Supplied material -
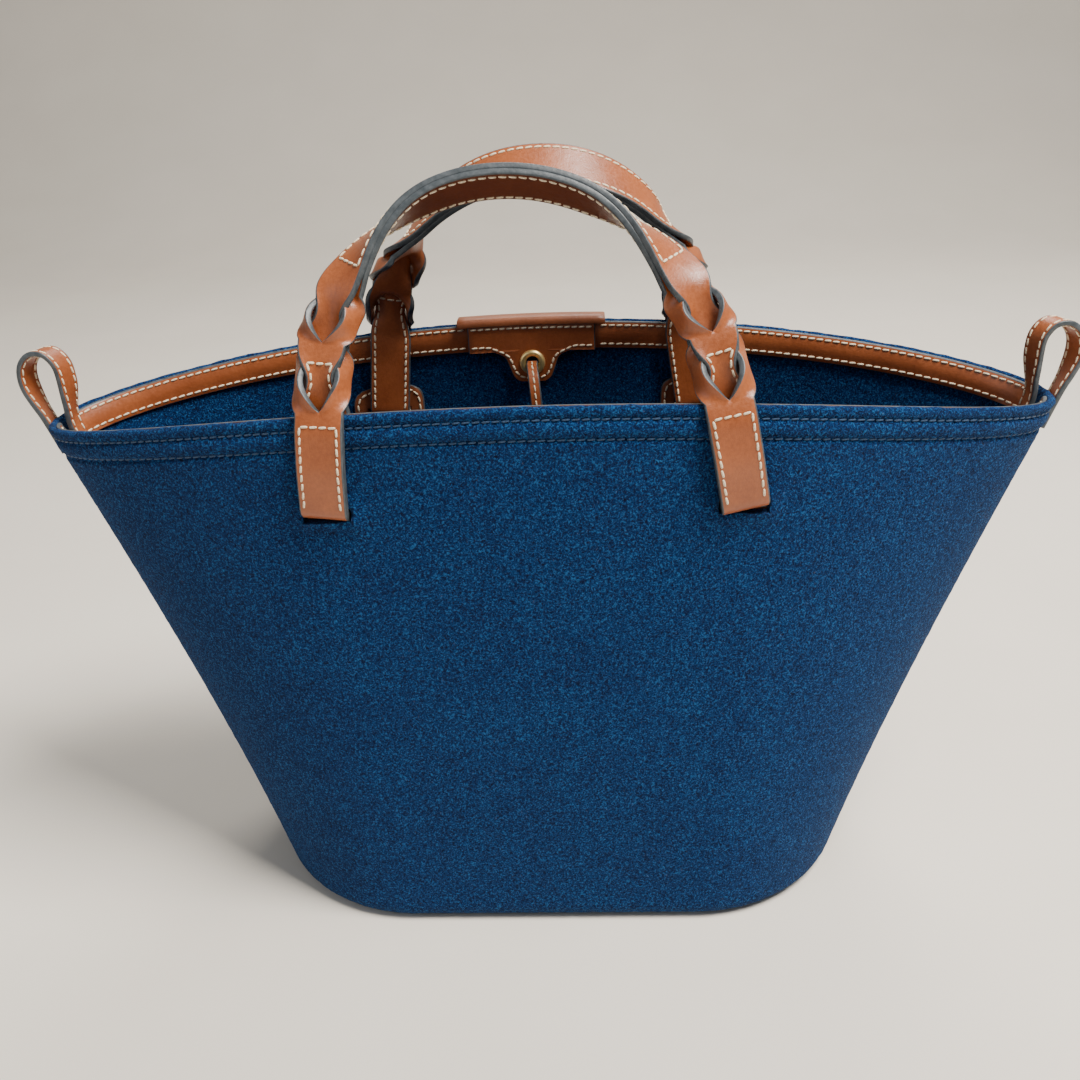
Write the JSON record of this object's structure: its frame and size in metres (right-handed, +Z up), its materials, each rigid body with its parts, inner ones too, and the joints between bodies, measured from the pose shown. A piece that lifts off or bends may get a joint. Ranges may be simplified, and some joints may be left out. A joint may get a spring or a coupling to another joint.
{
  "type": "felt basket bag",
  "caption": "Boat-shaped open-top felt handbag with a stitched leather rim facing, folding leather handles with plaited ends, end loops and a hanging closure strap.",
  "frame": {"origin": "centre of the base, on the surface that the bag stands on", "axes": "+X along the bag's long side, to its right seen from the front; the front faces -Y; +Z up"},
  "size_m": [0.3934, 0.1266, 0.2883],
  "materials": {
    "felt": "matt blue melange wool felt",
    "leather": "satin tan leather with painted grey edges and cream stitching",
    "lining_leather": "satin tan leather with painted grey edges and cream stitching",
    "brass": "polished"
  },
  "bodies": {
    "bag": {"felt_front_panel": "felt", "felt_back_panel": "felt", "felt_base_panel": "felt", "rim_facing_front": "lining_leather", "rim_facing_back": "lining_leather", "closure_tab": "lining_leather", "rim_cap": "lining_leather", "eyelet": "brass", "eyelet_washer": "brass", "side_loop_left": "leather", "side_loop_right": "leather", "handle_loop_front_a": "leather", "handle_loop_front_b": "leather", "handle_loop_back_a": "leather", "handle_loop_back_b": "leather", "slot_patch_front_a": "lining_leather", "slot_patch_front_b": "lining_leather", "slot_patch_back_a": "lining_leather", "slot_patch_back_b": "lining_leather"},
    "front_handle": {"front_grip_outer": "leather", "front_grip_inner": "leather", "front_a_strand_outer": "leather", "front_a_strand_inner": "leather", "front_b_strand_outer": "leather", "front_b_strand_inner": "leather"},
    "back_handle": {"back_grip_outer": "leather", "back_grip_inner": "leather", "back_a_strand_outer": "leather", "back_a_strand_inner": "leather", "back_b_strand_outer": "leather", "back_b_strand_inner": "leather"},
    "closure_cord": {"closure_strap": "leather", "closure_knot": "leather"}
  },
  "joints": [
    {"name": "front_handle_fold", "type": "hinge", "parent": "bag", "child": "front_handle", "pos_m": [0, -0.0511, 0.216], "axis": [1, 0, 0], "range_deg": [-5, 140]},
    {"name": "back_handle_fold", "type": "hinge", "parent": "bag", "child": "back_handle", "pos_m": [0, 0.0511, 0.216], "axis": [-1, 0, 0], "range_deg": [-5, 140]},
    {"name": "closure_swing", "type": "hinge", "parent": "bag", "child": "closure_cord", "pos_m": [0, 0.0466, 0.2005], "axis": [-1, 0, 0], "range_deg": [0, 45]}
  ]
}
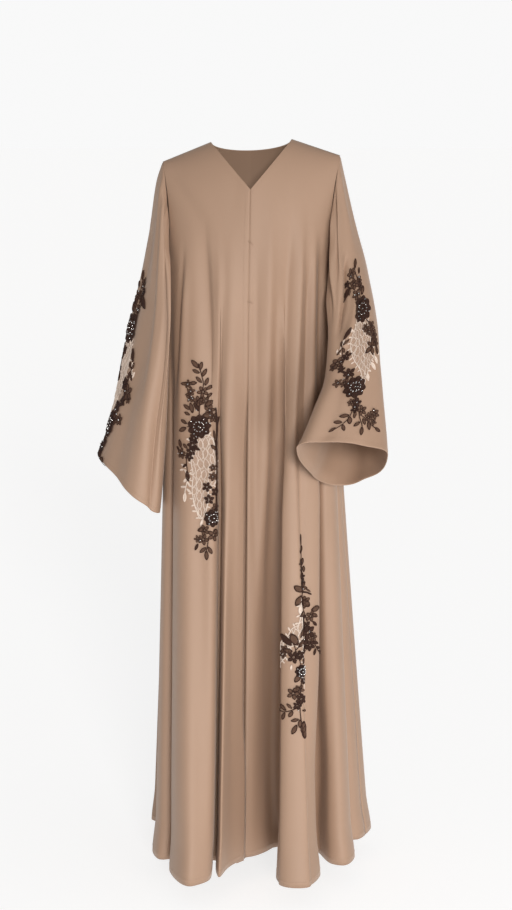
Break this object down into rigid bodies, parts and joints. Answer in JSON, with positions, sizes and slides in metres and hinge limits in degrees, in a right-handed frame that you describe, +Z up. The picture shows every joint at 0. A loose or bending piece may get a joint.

Exercise description - Return each entry from the material above exactly as it appears.

The completed task -
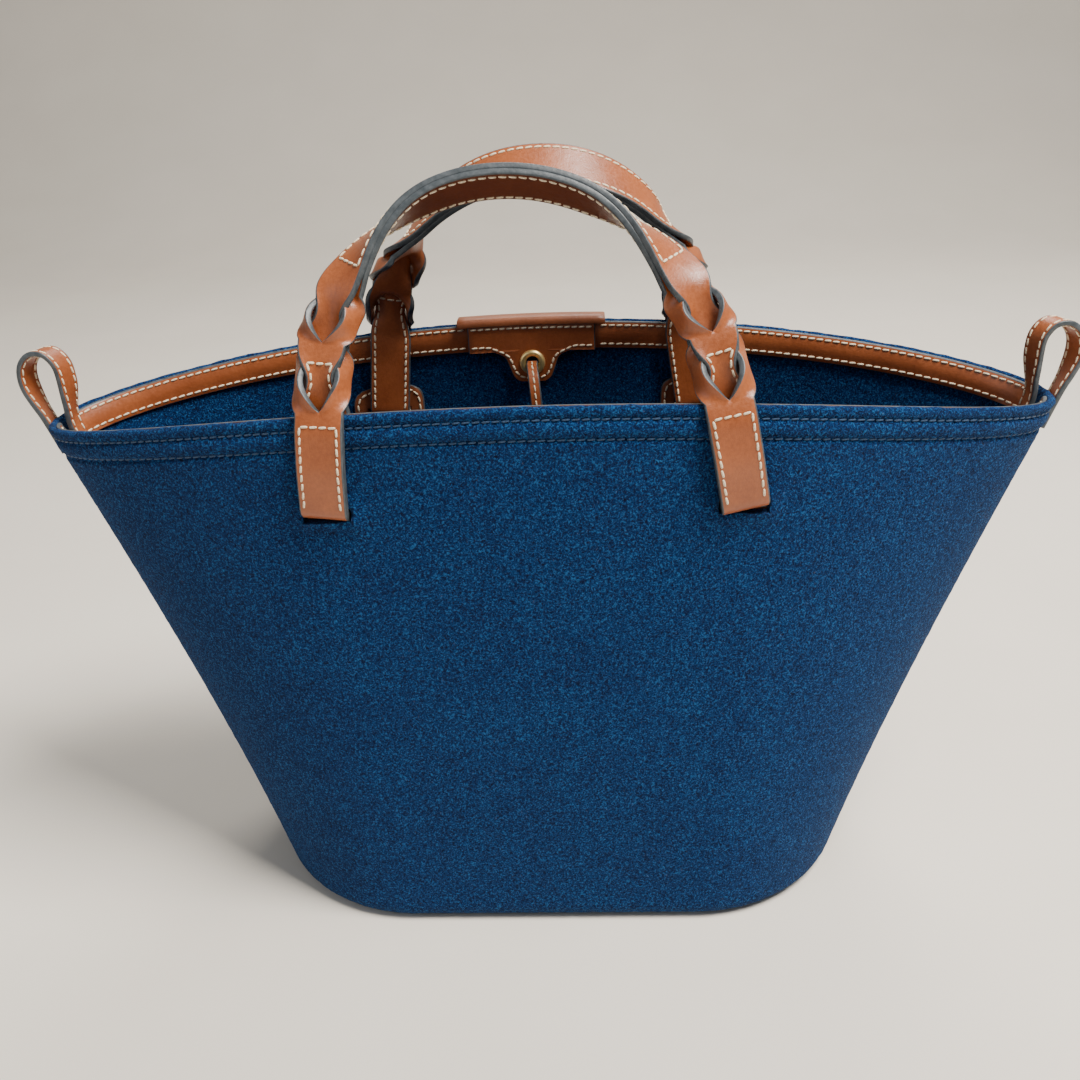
Write the JSON record of this object's structure: its frame and size in metres (right-handed, +Z up), its materials, each rigid body with its parts, inner ones too, and the joints between bodies, measured from the pose shown. A piece that lifts off or bends may get a joint. Ranges may be simplified, and some joints may be left out. A joint may get a spring or a coupling to another joint.
{
  "type": "felt basket bag",
  "caption": "Boat-shaped open-top felt handbag with a stitched leather rim facing, folding leather handles with plaited ends, end loops and a hanging closure strap.",
  "frame": {"origin": "centre of the base, on the surface that the bag stands on", "axes": "+X along the bag's long side, to its right seen from the front; the front faces -Y; +Z up"},
  "size_m": [0.3934, 0.1266, 0.2883],
  "materials": {
    "felt": "matt blue melange wool felt",
    "leather": "satin tan leather with painted grey edges and cream stitching",
    "lining_leather": "satin tan leather with painted grey edges and cream stitching",
    "brass": "polished"
  },
  "bodies": {
    "bag": {"felt_front_panel": "felt", "felt_back_panel": "felt", "felt_base_panel": "felt", "rim_facing_front": "lining_leather", "rim_facing_back": "lining_leather", "closure_tab": "lining_leather", "rim_cap": "lining_leather", "eyelet": "brass", "eyelet_washer": "brass", "side_loop_left": "leather", "side_loop_right": "leather", "handle_loop_front_a": "leather", "handle_loop_front_b": "leather", "handle_loop_back_a": "leather", "handle_loop_back_b": "leather", "slot_patch_front_a": "lining_leather", "slot_patch_front_b": "lining_leather", "slot_patch_back_a": "lining_leather", "slot_patch_back_b": "lining_leather"},
    "front_handle": {"front_grip_outer": "leather", "front_grip_inner": "leather", "front_a_strand_outer": "leather", "front_a_strand_inner": "leather", "front_b_strand_outer": "leather", "front_b_strand_inner": "leather"},
    "back_handle": {"back_grip_outer": "leather", "back_grip_inner": "leather", "back_a_strand_outer": "leather", "back_a_strand_inner": "leather", "back_b_strand_outer": "leather", "back_b_strand_inner": "leather"},
    "closure_cord": {"closure_strap": "leather", "closure_knot": "leather"}
  },
  "joints": [
    {"name": "front_handle_fold", "type": "hinge", "parent": "bag", "child": "front_handle", "pos_m": [0, -0.0511, 0.216], "axis": [1, 0, 0], "range_deg": [-5, 140]},
    {"name": "back_handle_fold", "type": "hinge", "parent": "bag", "child": "back_handle", "pos_m": [0, 0.0511, 0.216], "axis": [-1, 0, 0], "range_deg": [-5, 140]},
    {"name": "closure_swing", "type": "hinge", "parent": "bag", "child": "closure_cord", "pos_m": [0, 0.0466, 0.2005], "axis": [-1, 0, 0], "range_deg": [0, 45]}
  ]
}
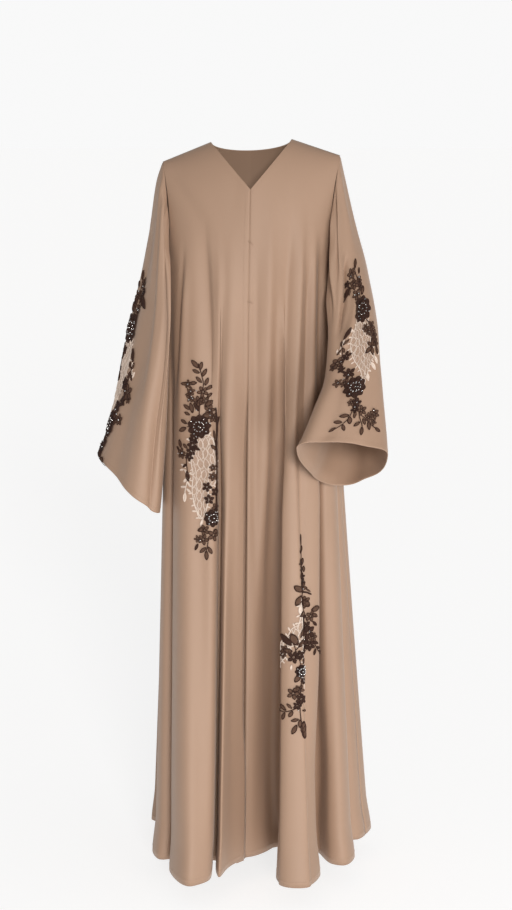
Break this object down into rigid bodies, parts and joints. Answer in JSON, with positions, sizes and slides in metres and hinge limits in degrees, in a right-handed frame that you describe, +Z up. The picture shows every joint at 0. A loose or bending piece may get a joint.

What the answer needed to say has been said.